Three Truths about Transparency in Leadership
May 31, 2022My clients regularly ask me about how to lead their teams. How to inspire, critique, hire and fire—all the regular things.
But I’m increasingly asked a relatively new question, “How transparent should I be with my team?”
I’ve had clients, often classic sole proprietors, who basically want to control all the information that employees—even C-suite employees—get. If there’s a buyout coming, no one but the CEO knows.
On the other hand, I’ve had clients who are transparent about everything: how their marriage is doing, where they’re fearful for the company’s future, possible new hires, and other jobs they’re considering. Whatever the inner processing of the moment is, it’s not inner processing anymore. It’s all in the open.
Recently, I had one client ask me straight up, “What do you think about transparency?” Short answer: I’m for it.
But humor me and want at least the medium answer. Read on for three thoughts about transparency for organizational leaders at all levels of the org chart.
- More transparency pumps oxygen into the organization.
There’s different kinds of transparency, of course. Harvard Business Review has written a lot about operational transparency, which it defines as “operating in a way that makes it easy to see what actions are being performed and to understand how money is being spent across the organization.”
That’s in the summary for a piece called “Using Transparency to Enhance Reputation and Manage Business Risk.” The idea is that pulling operational practices and financials into the open engenders trust among employees, stockholders, and customers. After all, it’s hard to work hard and for the good of the company when you’re suspicious. Transparency wars against suspicion. Trusting employees work harder and longer. Forbes listed five benefits of transparency, including that problems are solved faster and teams come together more easily.

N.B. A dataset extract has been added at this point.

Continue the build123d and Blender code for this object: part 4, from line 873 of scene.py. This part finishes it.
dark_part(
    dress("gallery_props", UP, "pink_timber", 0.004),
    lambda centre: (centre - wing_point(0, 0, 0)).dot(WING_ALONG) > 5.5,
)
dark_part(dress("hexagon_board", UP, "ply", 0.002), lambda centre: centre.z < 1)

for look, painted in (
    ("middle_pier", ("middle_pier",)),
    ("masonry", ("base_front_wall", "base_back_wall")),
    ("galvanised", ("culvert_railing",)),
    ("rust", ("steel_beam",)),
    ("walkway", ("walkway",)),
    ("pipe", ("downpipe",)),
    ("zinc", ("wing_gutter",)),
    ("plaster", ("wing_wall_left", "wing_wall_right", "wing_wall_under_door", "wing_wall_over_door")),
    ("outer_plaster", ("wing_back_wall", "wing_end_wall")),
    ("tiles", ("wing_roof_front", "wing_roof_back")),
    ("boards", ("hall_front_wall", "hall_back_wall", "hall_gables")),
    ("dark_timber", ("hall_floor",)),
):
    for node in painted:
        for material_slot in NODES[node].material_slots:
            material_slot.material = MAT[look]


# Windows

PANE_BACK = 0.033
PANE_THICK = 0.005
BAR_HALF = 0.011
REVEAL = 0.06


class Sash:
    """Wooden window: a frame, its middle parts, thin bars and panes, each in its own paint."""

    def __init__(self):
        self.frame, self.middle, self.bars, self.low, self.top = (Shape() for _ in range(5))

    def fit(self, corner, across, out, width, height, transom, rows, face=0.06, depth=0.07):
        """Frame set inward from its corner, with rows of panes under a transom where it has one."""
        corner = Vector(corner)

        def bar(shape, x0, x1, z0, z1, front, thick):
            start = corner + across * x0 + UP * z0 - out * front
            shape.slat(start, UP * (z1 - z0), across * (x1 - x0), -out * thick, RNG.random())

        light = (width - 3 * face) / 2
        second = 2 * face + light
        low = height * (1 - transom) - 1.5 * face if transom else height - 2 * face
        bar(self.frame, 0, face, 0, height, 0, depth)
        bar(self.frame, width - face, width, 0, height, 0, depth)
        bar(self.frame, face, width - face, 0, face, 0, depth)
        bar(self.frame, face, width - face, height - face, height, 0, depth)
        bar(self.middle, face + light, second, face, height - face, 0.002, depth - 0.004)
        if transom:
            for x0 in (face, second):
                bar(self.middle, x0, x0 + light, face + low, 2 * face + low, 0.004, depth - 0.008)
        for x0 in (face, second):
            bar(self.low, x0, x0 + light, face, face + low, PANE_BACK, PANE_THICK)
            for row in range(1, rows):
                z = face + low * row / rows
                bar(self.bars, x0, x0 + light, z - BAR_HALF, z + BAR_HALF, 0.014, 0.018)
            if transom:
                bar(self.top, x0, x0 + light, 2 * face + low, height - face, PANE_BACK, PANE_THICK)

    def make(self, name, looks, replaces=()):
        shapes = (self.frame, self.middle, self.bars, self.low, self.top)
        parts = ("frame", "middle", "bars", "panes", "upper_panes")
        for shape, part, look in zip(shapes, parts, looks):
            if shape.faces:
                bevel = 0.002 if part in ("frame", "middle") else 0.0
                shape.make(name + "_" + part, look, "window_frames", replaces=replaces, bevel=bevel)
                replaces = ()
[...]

But it’s not just about operational transparency. Personal transparency matters, too. Do employees trust you? Do they trust each other? LinkedIn’s ad blitz over the past twelve months has been “Welcome, Professionals,” and the idea is to bring your whole self to work. The culture that we live in is a culture that values self-discovery and is suspicious of power (everything from Watergate to #MeToo rings in our ears), and so employees need to see those in power as authentic. When the leader can be trusted, we’ll go to war for each other, but if you feel like the leader is a fake, then it quickly becomes “just a job” for employees. They become self-protective, keeping their best ideas to themselves and open to what’s next.
- If you can’t trust people with information, then you might have the wrong people.

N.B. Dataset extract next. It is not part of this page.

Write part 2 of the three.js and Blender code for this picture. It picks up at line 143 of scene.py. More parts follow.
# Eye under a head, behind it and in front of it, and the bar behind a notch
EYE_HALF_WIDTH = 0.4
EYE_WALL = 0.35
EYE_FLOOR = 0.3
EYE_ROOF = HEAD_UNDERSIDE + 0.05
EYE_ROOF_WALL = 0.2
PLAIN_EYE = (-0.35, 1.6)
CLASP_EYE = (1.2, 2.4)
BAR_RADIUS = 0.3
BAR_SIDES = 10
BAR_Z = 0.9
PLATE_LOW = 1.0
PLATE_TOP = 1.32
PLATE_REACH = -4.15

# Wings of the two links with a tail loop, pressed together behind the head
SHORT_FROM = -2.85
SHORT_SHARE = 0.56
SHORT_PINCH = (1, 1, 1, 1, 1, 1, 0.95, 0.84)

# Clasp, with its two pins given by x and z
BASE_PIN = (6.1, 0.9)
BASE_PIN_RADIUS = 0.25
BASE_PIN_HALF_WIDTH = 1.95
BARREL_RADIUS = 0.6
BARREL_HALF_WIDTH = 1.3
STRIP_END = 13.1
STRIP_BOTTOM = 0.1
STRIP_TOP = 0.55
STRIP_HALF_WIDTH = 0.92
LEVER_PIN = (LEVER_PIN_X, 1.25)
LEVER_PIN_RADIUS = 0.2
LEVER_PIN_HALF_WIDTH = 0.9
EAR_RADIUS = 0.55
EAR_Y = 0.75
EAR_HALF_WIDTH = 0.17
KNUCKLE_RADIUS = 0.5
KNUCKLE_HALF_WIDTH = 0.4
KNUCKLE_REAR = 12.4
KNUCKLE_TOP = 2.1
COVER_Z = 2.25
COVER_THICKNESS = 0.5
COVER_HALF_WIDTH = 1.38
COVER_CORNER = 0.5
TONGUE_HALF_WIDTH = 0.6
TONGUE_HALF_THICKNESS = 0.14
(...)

The alarm bells going off in your mind as you read this might go something like this, “But if I share openly about __________, then they will __________.” He’ll get too anxious about the stability of the company. She won’t respect me as a leader. He’ll have one foot out the door. Workplace gossip will spread. She won’t understand that I’m just processing and not committed. Information will get leaked to a competitor.
Some of these fears are just your mind spinning and aren’t realistic at all. But let me at least raise the possibility that if you’ve got a massive check in your heart and mind about transparency—if you can’t share openly with your core people—then your problem may not be transparency but hiring trustworthy people.

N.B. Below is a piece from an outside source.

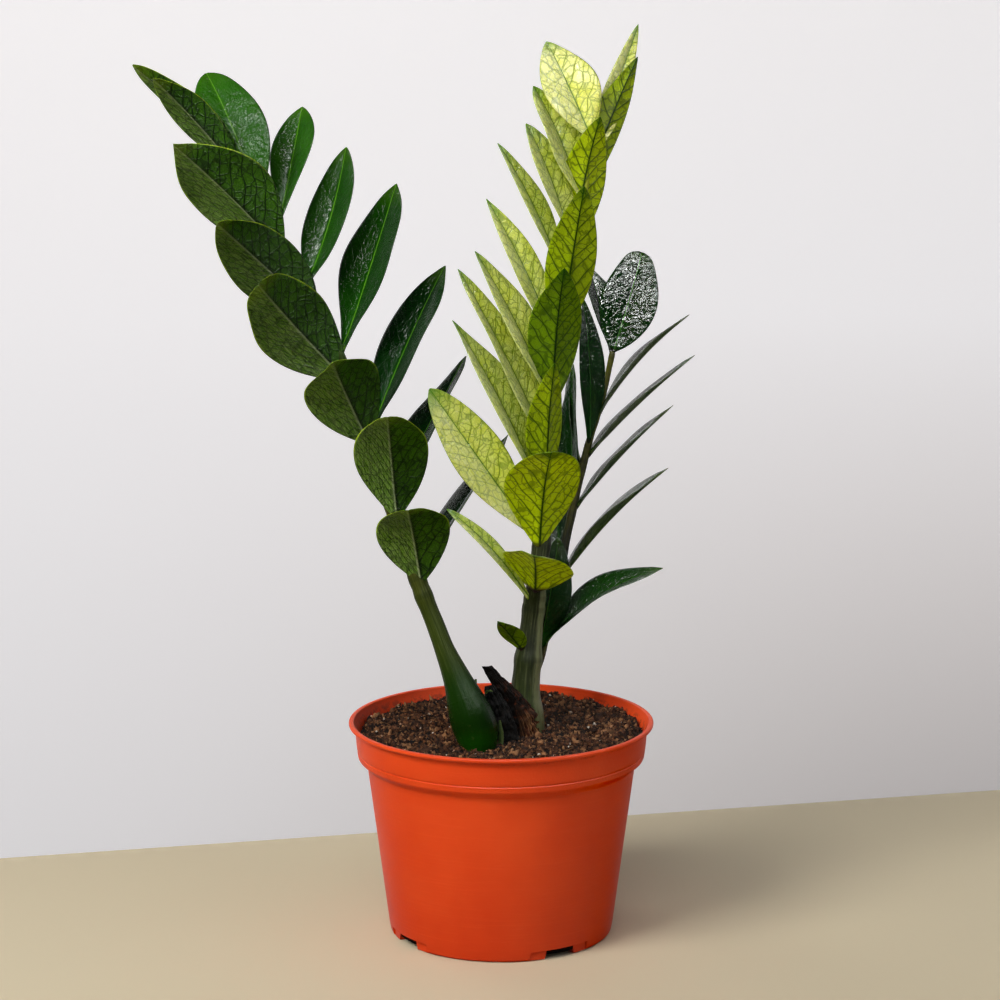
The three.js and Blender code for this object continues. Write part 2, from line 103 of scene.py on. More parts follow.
LEFT_FROND = {
    "vein_spacing": (6.0, 8.5),
    "vein_lean": (1.9, 0.95),
    "path": [
        (-11, -31, 80, 6.0), (-11, -33, 98, 5.8), (-12, -34, 107, 7.4), (-12, -34, 112, 9.6),
        (-13.2, -34, 119, 11.6), (-15.8, -33, 127, 11.8), (-19.6, -31, 137, 9.8),
        (-23.5, -29, 147, 7.5), (-30, -26, 162, 5.4), (-35, -23, 175, 4.9), (-40.8, -20, 189, 4.6),
        (-48.4, -16, 209, 4.2), (-58, -12, 234, 3.3), (-65, -9, 258, 2.9), (-73, -5, 285, 2.6),
        (-83, -2, 311, 2.4), (-96, 1, 337, 2.2), (-110, 4, 363, 2.0), (-123, 7, 387, 1.8),
        (-134, 10, 409, 1.5),
    ],
    "leaflets": [
        (190, (-48, -56, 243), 40, (-0.1, 0.85, 0.55), 8, 12, 0.50, 0.45, 0.30, 0.0),
        (225, (-58, -58, 292), 41, (-0.1, 0.85, 0.55), 7, 16, 0.50, 0.55, 0.25, 0.0),
        (265, (-86, -54, 320), 43, (-0.4, 0.75, 0.5), 9, 14, 0.50, 0.95, 0.20, 0.0),
        (300, (-124, -47, 359), 43, (-0.5, 0.85, 0.25), 9, 12, 0.50, 0.45, 0.15, 0.0),
        (336, (-145, -44, 390), 37, (-0.45, 0.85, 0.3), 11, 12, 0.40, 0.70, 0.10, 0.0),
        (368, (-169, -24, 429), 45, (0, 0.9, 0.4), 4, 12, 0.50, 1.00, 0.10, 0.0),
        (400, (-180, -12, 462), 21, (0, 0.95, 0.3), 7, 18, 0.60, 0.80, 0.05, 0.0),
        (400, (-193, 9, 468), 24, (0.45, 0.8, 0.45), 5, 18, 0.50, 0.65, 0.10, 0.0),
        (199, (4, 58, 264), 31, (-0.7, -0.15, 0.7), 0, 14, 0.45, 0.90, 0.00, 0.3),
        (239, (-19, 42, 310), 33, (-0.7, -0.35, 0.65), 0, 14, 0.40, 0.80, 0.00, 0.3),
        (273, (-30, 34, 360), 35, (-0.65, -0.55, 0.55), 2, 14, 0.55, 0.80, 0.00, 0.3),
        (315, (-56, 34, 404), 37, (-0.65, -0.65, 0.45), -1, 12, 0.55, 0.80, 0.05, 0.2),
        (351, (-83, 40, 423), 30, (-0.55, -0.7, 0.5), -4, 12, 0.50, 0.70, 0.10, 0.3),
        (379, (-107, 50, 444), 27, (-0.45, -0.7, 0.55), -1, 12, 0.65, 0.75, 0.25, 0.3),
        (394, (-158, 46, 462), 36, (0.1, -0.85, 0.5), 9, 10, 0.50, 0.60, 0.30, 1.0),
    ],
}

MIDDLE_FROND = {
    "vein_spacing": (9.4, 9.4),
    "vein_lean": (1.15, 1.15),
    "path": [
        (13, -2, 80, 8.0), (14, -1, 95, 9.0), (14, 0, 109, 9.4), (14, 0, 119, 9.2),
        (13, 2, 132, 8.0), (15, 4, 154, 6.8), (18, 7, 182, 5.5), (22, 10, 214, 4.6),
        (25, 13, 246, 3.4), (27, 15, 279, 2.9), (30, 17, 311, 2.6), (35, 18, 343, 2.4),
        (40, 20, 375, 2.1), (45, 22, 407, 1.9), (48, 23, 423, 1.7), (49.8, 24, 431, 1.5),
    ],
    "leaflets": [
        (150, (-2, -19, 176), 14, (0.2, 0.7, 0.7), 1, 8, 0.40, 0.95, 0.15, 0.0),
        (177, (-29, -10, 235), 11, (0.7, -0.65, 0.35), 6, 16, 0.50, 0.65, 0.45, 0.3),
        (211, (-38, -6, 299), 30, (0.35, -0.95, 0.1), -1, 12, 0.55, 0.65, 0.70, 0.6),
        (232, (-26, 6, 334), 32, (0.8, -0.5, 0.35), 4, 20, 0.50, 1.00, 0.65, 0.4),
        (262, (-23, 8, 361), 28, (0.75, -0.55, 0.35), 2, 20, 0.40, 0.80, 0.75, 0.4),
        (285, (-14, 12, 370), 26, (0.75, -0.6, 0.35), 3, 18, 0.50, 0.85, 0.75, 0.4),
        (315, (-8, 10, 398), 20, (0.6, -0.75, 0.2), 4, 18, 0.50, 0.95, 0.65, 0.4),
        (346, (-2, 14, 427), 18, (0.75, -0.6, 0.3), 4, 18, 0.55, 0.85, 0.60, 0.4),
        (366, (13, 16, 437), 26, (0.75, -0.6, 0.25), 3, 18, 0.60, 0.75, 0.65, 0.5),
        (394, (17, 30, 456), 28, (0.65, -0.7, 0.35), 3, 18, 0.50, 0.75, 0.70, 0.6),
        (426, (24, 40, 479), 32, (0.25, -0.9, 0.4), 2, 10, 0.50, 0.80, 0.90, 1.0),
        (183, (17, -46, 217), 40, (0.25, 0.5, 0.8), 3, 12, 0.40, 0.60, 0.85, 0.0),
        (202, (26, -42, 271), 43, (-0.15, 0.8, 0.6), 7, 16, 0.55, 0.60, 0.95, 0.0),
        (239, (28, -15, 314), 25, (-0.5, 0.8, 0.3), 2, 24, 0.45, 0.85, 0.55, 0.0),
        (281, (33, -16, 364), 30, (-0.2, 0.9, 0.35), 5, 14, 0.50, 0.85, 0.10, 0.0),
        (321, (43, -22, 407), 27, (-0.05, 0.95, 0.35), 3, 12, 0.45, 0.75, 0.50, 0.0),
        (368, (52, 8, 441), 26, (-0.2, 0.9, 0.35), 6, 14, 0.45, 0.80, 0.80, 0.0),
        (400, (73, 42, 471), 20, (-0.45, 0.85, -0.2), 3, 16, 0.45, 0.85, 0.60, 0.0),
        (419, (75, 84, 487), 15, (0.45, -0.85, 0.3), 1, 14, 0.40, 0.80, 0.80, 0.2),
    ],
}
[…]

What kind of people do you want on your team? Tina Fey said, “Don’t hire anyone you wouldn’t want to run into in the hallway at three in the morning.” Go for that. Go for people of integrity, people who can handle uncertainty and stay the course, people who care well for each other.
If you don’t have these people, then you’re probably hiring primarily for competence and don’t have character or chemistry on your hiring scorecard. Rework your scorecard in the future. Get off the beaten path in interviews to get at more than competence. And in the present, reconsider how to be transparent given the people you have. Which leads us to…
- Transparency requires discernment.
Let me be clear: I’m all for transparency, but transparency doesn’t mean telling everyone everything. Transparency and authenticity have become buzzwords, but any counselor will tell you that you need layers of differentiation for healthy living.
I look a lot to the way that Jesus did life and ministry. He was always honest, but he was certainly selective with information. He said some things to the masses, other things to his opponents, other things to his followers, and then even had a tighter circle of three that he disclosed himself to at the greatest level.
Just before his death, he said, “I no longer call you servants but friends. I call you friends because I’ve showed you what I was doing” (my paraphrase). He didn’t say this to everyone, but he did say it to his friends.
How does this principle play out in the workplace? Two tips:
First, too much transparency about personal matters is usually unhealthy in the workplace. Co-workers should know things that are stressful in your life, but employees don’t need the roller coaster of how your marriage is going day in and day out. That would make it difficult for them to focus at work because it collapses work and family life into one—like a one-legged stool.
Second, find your people. It’s even worth taking a minute and drawing this out on a notepad or iPad. Who comprises your closest circle that you share the stresses of the organization with because they get it and can handle it? Who’s the next level out, and what do you share with them? And so on.
You can reevaluate these circles every six months or so (people move between categories as relationships change or experience demands). It protects you from being caught in a situation where you are more transparent than you need to be.
Transparency is a good thing. In general, leaders need to share more, not less. I’d just add in intentionality. Leaders should think about what they share. Purposeful transparency is powerful transparency.